AVAILABLE DATA>
-------------------------

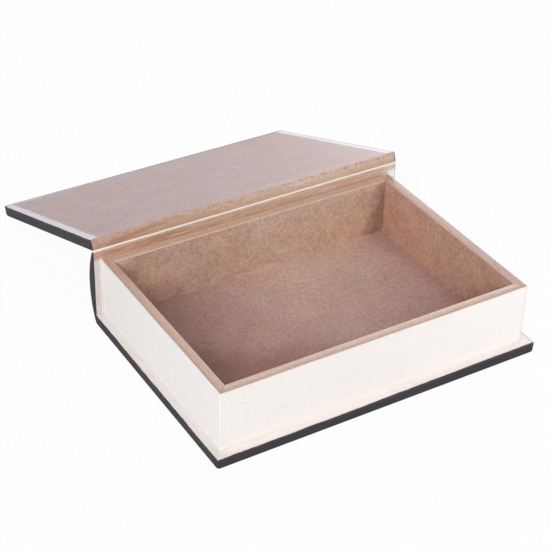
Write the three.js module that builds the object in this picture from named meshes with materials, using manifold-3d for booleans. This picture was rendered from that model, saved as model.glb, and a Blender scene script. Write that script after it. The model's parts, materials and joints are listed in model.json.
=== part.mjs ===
// Book-shaped storage box: a hinged MDF box dressed as a hardback book, standing open.
// Millimetres, +Z up. The origin is the centre of the bottom cover's underside.
// X runs along the spine, the fore-edge faces -Y and the spine is at +Y.
import * as THREE from 'three';
import { mergeVertices } from 'three/addons/utils/BufferGeometryUtils.js';
import Module from 'manifold-3d';

const wasm = await Module();
wasm.setup();

// Page block: the walls with their white page edges
const blockLength = 257;
const blockDepth = 181.5;
const blockHeight = 48.5;
const wallThickness = 7.2;
const pageEdgeThickness = 0.4;

// Covers: boards with leatherette on the outside
const boardThickness = 8.2;
const leatherThickness = 0.5;
const endOverhang = 6.5;
const foreEdgeOverhang = 8.2;
const coverEdgeRadius = 2;

// Spine moulding: flat inside, round outside, with a small sloping nose along its top and bottom
const spineBulge = 8.2;
const noseWidth = 1.2;
const noseDrop = 1.4;

// Hinge: a saw cut between lid and spine, bridged by the flexible covering.
// The lid's leatherette stops short of the cut, to leave room for the fold.
const kerf = 1.2;
const foldThickness = 0.4;
const lidCoverSetback = 0.8;

// Fits
const glueLine = 0.2;
const lidRestGap = 0.4;

// Smoothness of the round stretches
const edgeSegments = 6;
const spineSegments = 36;

// Sizes that follow from the ones above
const covering = glueLine + leatherThickness;
const facing = glueLine + pageEdgeThickness;
const coverThickness = covering + boardThickness;
const coverLength = blockLength + 2 * endOverhang;
const coverDepth = blockDepth + foreEdgeOverhang;
const boardLength = coverLength - 2 * covering;
const wallHeight = blockHeight - glueLine;
const noseSlope = Math.atan2(noseDrop, noseWidth);

// Places that follow from the sizes
const foreEdgeY = -coverDepth / 2;
const spineY = coverDepth / 2;
const blockFrontY = foreEdgeY + foreEdgeOverhang;
const rimTop = coverThickness + blockHeight;
const spineTop = rimTop + lidRestGap + boardThickness;
const spineFoot = covering / Math.cos(noseSlope);
const hingeY = spineY - kerf / 2;

// How far the lid turns from shut until its round front edge rests on the table.
// When shut, the centre of that round edge lies reach in front of the hinge line and rise above it.
function restingAngle(hingeHeight) {
  const reach = hingeY - foreEdgeY - coverEdgeRadius;
  const rise = spineTop + covering - coverEdgeRadius - hingeHeight;
  const drop = hingeHeight - coverEdgeRadius;
  return Math.PI + Math.asin(drop / Math.hypot(reach, rise)) - Math.atan2(rise, reach);
}

// The fold's free stretch lies flat over the cut when the lid is shut.
// When it is open, the stretch stands on the spine's edge, turned by half of the lid's angle.
// The hinge line is the one that suits both, so its height and the angle are settled together.
let openAngle = Math.PI;
let hingeZ = spineTop;
for (let pass = 0; pass < 5; pass += 1) {
  hingeZ = spineTop + (kerf / 2) * Math.tan(openAngle / 4);
  openAngle = restingAngle(hingeZ);
}

function mdf() {
  return new THREE.MeshStandardMaterial({ color: 0xb8967f, roughness: 0.85, metalness: 0 });
}

function leatherette() {
  return new THREE.MeshStandardMaterial({ color: 0x3a3839, roughness: 0.55, metalness: 0 });
}

function pageWhite() {
  return new THREE.MeshStandardMaterial({ color: 0xf3efe9, roughness: 0.8, metalness: 0 });
}

function creamCloth() {
  return new THREE.MeshStandardMaterial({ color: 0xf0dfd0, roughness: 0.9, metalness: 0 });
}

function toSolid(geometry) {
  const bare = geometry.clone();
  bare.deleteAttribute('normal');
  bare.deleteAttribute('uv');
  const merged = mergeVertices(bare, 1e-5);
  const mesh = new wasm.Mesh({
    numProp: 3,
    vertProperties: new Float32Array(merged.attributes.position.array),
    triVerts: new Uint32Array(merged.index.array),
  });
  return new wasm.Manifold(mesh);
}

function toGeometry(solid) {
  const mesh = solid.getMesh();
  const geometry = new THREE.BufferGeometry();
  geometry.setAttribute('position', new THREE.BufferAttribute(new Float32Array(mesh.vertProperties), 3));
  geometry.setIndex(new THREE.BufferAttribute(new Uint32Array(mesh.triVerts), 1));
  geometry.computeVertexNormals();
  return geometry;
}

// Extrudes an outline evenly to both sides of its plane
function extrude(outline, length, curveSegments) {
  const geometry = new THREE.ExtrudeGeometry(outline, { depth: length, bevelEnabled: false, curveSegments });
  return geometry.translate(0, 0, -length / 2);
}

// Turns an extrusion so that its outline lies in Y and Z and its length runs along X
function alongX(geometry) {
  const turn = new THREE.Matrix4();
  turn.makeBasis(new THREE.Vector3(0, 1, 0), new THREE.Vector3(0, 0, 1), new THREE.Vector3(1, 0, 0));
  return geometry.applyMatrix4(turn);
}

// Turns an extrusion so that its outline lies in X and Z and its length runs along Y
function alongY(geometry) {
  const turn = new THREE.Matrix4();
  turn.makeBasis(new THREE.Vector3(1, 0, 0), new THREE.Vector3(0, 0, 1), new THREE.Vector3(0, -1, 0));
  return geometry.applyMatrix4(turn);
}

// A rectangle that stands on the origin, with a round lower left corner
function sideOutline(depth, height, radius) {
  const outline = new THREE.Shape();
  outline.moveTo(0, height);
  outline.lineTo(0, radius);
  outline.absarc(radius, radius, radius, Math.PI, 1.5 * Math.PI, false);
  outline.lineTo(depth, 0);
  outline.lineTo(depth, height);
  outline.closePath();
  return outline;
}

// A rectangle centred over the origin, with both lower corners round
function frontOutline(length, height, radius) {
  const halfLength = length / 2;
  const outline = new THREE.Shape();
  outline.moveTo(-halfLength, height);
  outline.lineTo(-halfLength, radius);
  outline.absarc(radius - halfLength, radius, radius, Math.PI, 1.5 * Math.PI, false);
  outline.absarc(halfLength - radius, radius, radius, 1.5 * Math.PI, 2 * Math.PI, false);
  outline.lineTo(halfLength, height);
  outline.closePath();
  return outline;
}

// A slab from y = 0 back to y = depth and up from z = 0, its lower front and end edges round and mitred
function roundedSlab(length, depth, height, radius) {
  const side = alongX(extrude(sideOutline(depth, height, radius), length, edgeSegments));
  const front = alongY(extrude(frontOutline(length, height, radius), 2 * depth, edgeSegments));
  return toSolid(side).intersect(toSolid(front));
}

// The board of a cover, with its round edges down and its bare face up
function coverBoard(depth) {
  return toGeometry(roundedSlab(boardLength, depth, boardThickness, coverEdgeRadius - covering));
}

// A leatherette tray under a board and up its front and ends, open at the hinge side and on top
function coverTray(depth) {
  const pocketLength = coverLength - 2 * leatherThickness;
  const pocketRadius = coverEdgeRadius - leatherThickness;
  const outside = roundedSlab(coverLength, depth, coverThickness, coverEdgeRadius);
  const pocket = roundedSlab(pocketLength, depth, coverThickness, pocketRadius);
  return toGeometry(outside.subtract(pocket.translate([0, leatherThickness, leatherThickness])));
}

// A wall with its outer face on y = 0 and its inner face towards +Y.
// Its ends are mitred, each set back by half a glue line.
function mitredWall(length) {
  const outerEnd = length / 2 - glueLine / Math.SQRT2;
  const innerEnd = outerEnd - wallThickness;
  const outline = new THREE.Shape();
  outline.moveTo(-outerEnd, 0);
  outline.lineTo(outerEnd, 0);
  outline.lineTo(innerEnd, wallThickness);
  outline.lineTo(-innerEnd, wallThickness);
  outline.closePath();
  return extrude(outline, wallHeight, 1);
}

// The spine's section, grown outwards by offset, with its flat back moved to y = -backset.
// An arc runs between two straight noses, found where each nose line meets the grown circle.
function spineOutline(offset, backset) {
  const middle = (spineTop + spineFoot) / 2;
  const halfChord = middle - spineFoot - noseDrop;
  const sagitta = spineBulge - noseWidth;
  const arcRadius = (halfChord ** 2 + sagitta ** 2) / (2 * sagitta);
  const grownRadius = arcRadius + offset;
  const centreY = spineBulge - arcRadius;
  const tipRise = spineTop - middle + offset / Math.cos(noseSlope);
  const towardsCentre = centreY * Math.cos(noseSlope) + tipRise * Math.sin(noseSlope);
  const outsideTip = centreY ** 2 + tipRise ** 2 - grownRadius ** 2;
  const noseLength = towardsCentre + Math.sqrt(towardsCentre ** 2 - outsideTip);
  const cornerAngle = Math.asin((tipRise - noseLength * Math.sin(noseSlope)) / grownRadius);
  const outline = new THREE.Shape();
  outline.moveTo(0, middle + tipRise);
  if (backset > 0) {
    outline.lineTo(-backset, middle + tipRise);
    outline.lineTo(-backset, middle - tipRise);
  }
  outline.lineTo(0, middle - tipRise);
  outline.absarc(centreY, middle, grownRadius, -cornerAngle, cornerAngle, false);
  outline.closePath();
  return outline;
}

function spineMoulding() {
  return alongX(extrude(spineOutline(0, 0), boardLength, spineSegments));
}

// Leatherette round the spine's outside and over its ends, stopping where the top nose begins
function spineCover() {
  const pocketLength = coverLength - 2 * leatherThickness;
  const outside = alongX(extrude(spineOutline(covering, 0), coverLength, spineSegments));
  const pocket = alongX(extrude(spineOutline(glueLine, covering), pocketLength, spineSegments));
  const aboveNose = new THREE.BoxGeometry(2 * coverLength, 4 * spineBulge, 2 * noseDrop);
  aboveNose.translate(0, 0, spineTop);
  return toGeometry(toSolid(outside).subtract(toSolid(pocket)).subtract(toSolid(aboveNose)));
}

// The fold lies on the spine's top nose, turns up at the nose's edge and ends just under the lid's cut edge.
// Its outline starts from the edge of the spine, and its free stretch halves the angle of the open lid.
function hingeFold() {
  const lean = Math.PI - openAngle / 2;
  const up = new THREE.Vector2(Math.cos(lean), Math.sin(lean));
  const back = new THREE.Vector2(Math.sin(lean), -Math.cos(lean));
  const down = new THREE.Vector2(Math.cos(noseSlope), -Math.sin(noseSlope));
  const out = new THREE.Vector2(Math.sin(noseSlope), Math.cos(noseSlope));
  const noseLength = Math.hypot(noseWidth, noseDrop) - glueLine;
  const place = (origin, direction, distance) => origin.clone().addScaledVector(direction, distance);
  const edge = new THREE.Vector2();
  const innerCorner = place(edge, up, glueLine / up.dot(out));
  const outerReach = (glueLine + foldThickness - foldThickness * back.dot(out)) / up.dot(out);
  const outerCorner = place(place(edge, back, foldThickness), up, outerReach);
  const innerEnd = place(edge, up, kerf - glueLine);
  const innerFoot = place(place(edge, down, noseLength), out, glueLine);
  const outline = new THREE.Shape([
    innerFoot,
    place(innerFoot, out, foldThickness),
    outerCorner,
    place(innerEnd, back, foldThickness),
    innerEnd,
    innerCorner,
  ]);
  return alongX(extrude(outline, coverLength, 1));
}

function piece(name, geometry, material, x, y, z) {
  const mesh = new THREE.Mesh(geometry, material);
  mesh.name = name;
  mesh.position.set(x, y, z);
  return mesh;
}

function pageBlock() {
  const block = new THREE.Group();
  const halfLength = blockLength / 2;
  const wallsFront = blockFrontY + facing;
  const wallsBack = spineY - glueLine;
  const longWall = mitredWall(blockLength - 2 * facing);
  const shortWall = mitredWall(wallsBack - wallsFront);
  const wallsMiddle = (wallsFront + wallsBack) / 2;
  const front = piece('front_wall', longWall, mdf(), 0, wallsFront, 0);
  const rear = piece('rear_wall', longWall, mdf(), 0, wallsBack, 0);
  rear.rotation.z = Math.PI;
  const left = piece('left_wall', shortWall, mdf(), facing - halfLength, wallsMiddle, 0);
  left.rotation.z = -Math.PI / 2;
  const right = piece('right_wall', shortWall, mdf(), halfLength - facing, wallsMiddle, 0);
  right.rotation.z = Math.PI / 2;
  const frontEdge = new THREE.BoxGeometry(blockLength, pageEdgeThickness, wallHeight);
  const edgeFront = blockFrontY + pageEdgeThickness + glueLine;
  const sideEdge = new THREE.BoxGeometry(pageEdgeThickness, wallsBack - edgeFront, wallHeight);
  const sideX = halfLength - pageEdgeThickness / 2;
  const sideY = (edgeFront + wallsBack) / 2;
  block.add(
    front,
    rear,
    left,
    right,
    piece('front_page_edge', frontEdge, pageWhite(), 0, blockFrontY + pageEdgeThickness / 2, 0),
    piece('left_page_edge', sideEdge, pageWhite(), -sideX, sideY, 0),
    piece('right_page_edge', sideEdge, pageWhite(), sideX, sideY, 0),
  );
  block.position.z = rimTop - wallHeight / 2;
  return block;
}

// Modelled shut, measured from the hinge line, and then turned open.
// Both pieces are made round side down, so each is turned over about Y.
function lid() {
  const group = new THREE.Group();
  const frontY = foreEdgeY - hingeY;
  const boardTop = spineTop - hingeZ;
  const boardDepth = coverDepth - covering - kerf;
  const trayDepth = coverDepth - kerf - lidCoverSetback;
  const board = piece('lid_board', coverBoard(boardDepth), mdf(), 0, frontY + covering, boardTop);
  const tray = piece('lid_cover', coverTray(trayDepth), leatherette(), 0, frontY, boardTop + covering);
  board.rotation.y = Math.PI;
  tray.rotation.y = Math.PI;
  group.add(board, tray);
  group.position.set(0, hingeY, hingeZ);
  group.rotation.x = -openAngle;
  return group;
}

const box = new THREE.Group();
const baseBoard = coverBoard(coverDepth - covering - glueLine);
const baseTray = coverTray(coverDepth - glueLine);
box.add(
  piece('bottom_board', baseBoard, mdf(), 0, foreEdgeY + covering, covering),
  piece('base_cover', baseTray, leatherette(), 0, foreEdgeY, 0),
  pageBlock(),
  piece('spine_moulding', spineMoulding(), mdf(), 0, spineY, 0),
  piece('spine_cover', spineCover(), leatherette(), 0, spineY, 0),
  piece('hinge_fold', hingeFold(), creamCloth(), 0, spineY, spineTop),
  lid(),
);

export default box;
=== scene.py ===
"""Looks of a storage box shaped like a hardback book, standing open with its lid folded back.

Shapes are worked out in millimetres in the part's own frame, and become metres where a mesh is made.
"""
import json
import math

import bmesh
import bpy
import numpy as np
from mathutils import Matrix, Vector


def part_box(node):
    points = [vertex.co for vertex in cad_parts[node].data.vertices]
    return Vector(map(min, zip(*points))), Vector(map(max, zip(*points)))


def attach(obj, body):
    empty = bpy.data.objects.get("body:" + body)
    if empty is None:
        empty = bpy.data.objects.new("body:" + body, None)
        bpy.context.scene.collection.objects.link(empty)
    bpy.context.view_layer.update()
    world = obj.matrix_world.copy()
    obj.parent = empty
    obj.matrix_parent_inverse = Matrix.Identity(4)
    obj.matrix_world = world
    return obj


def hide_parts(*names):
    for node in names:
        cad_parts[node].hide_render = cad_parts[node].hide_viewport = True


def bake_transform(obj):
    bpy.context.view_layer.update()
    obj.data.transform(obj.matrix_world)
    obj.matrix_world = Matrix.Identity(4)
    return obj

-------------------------

PROBLEM DETAILS>
Return exactly the lines from the beginning of the data above through the one containing "const spineSegments = 36;", please. Include both end lines and add nothing else.

WRITTEN REPLY>
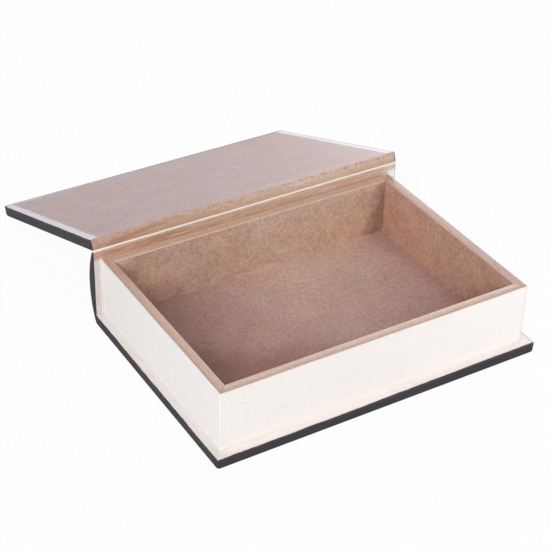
Write the three.js module that builds the object in this picture from named meshes with materials, using manifold-3d for booleans. This picture was rendered from that model, saved as model.glb, and a Blender scene script. Write that script after it. The model's parts, materials and joints are listed in model.json.
=== part.mjs ===
// Book-shaped storage box: a hinged MDF box dressed as a hardback book, standing open.
// Millimetres, +Z up. The origin is the centre of the bottom cover's underside.
// X runs along the spine, the fore-edge faces -Y and the spine is at +Y.
import * as THREE from 'three';
import { mergeVertices } from 'three/addons/utils/BufferGeometryUtils.js';
import Module from 'manifold-3d';

const wasm = await Module();
wasm.setup();

// Page block: the walls with their white page edges
const blockLength = 257;
const blockDepth = 181.5;
const blockHeight = 48.5;
const wallThickness = 7.2;
const pageEdgeThickness = 0.4;

// Covers: boards with leatherette on the outside
const boardThickness = 8.2;
const leatherThickness = 0.5;
const endOverhang = 6.5;
const foreEdgeOverhang = 8.2;
const coverEdgeRadius = 2;

// Spine moulding: flat inside, round outside, with a small sloping nose along its top and bottom
const spineBulge = 8.2;
const noseWidth = 1.2;
const noseDrop = 1.4;

// Hinge: a saw cut between lid and spine, bridged by the flexible covering.
// The lid's leatherette stops short of the cut, to leave room for the fold.
const kerf = 1.2;
const foldThickness = 0.4;
const lidCoverSetback = 0.8;

// Fits
const glueLine = 0.2;
const lidRestGap = 0.4;

// Smoothness of the round stretches
const edgeSegments = 6;
const spineSegments = 36;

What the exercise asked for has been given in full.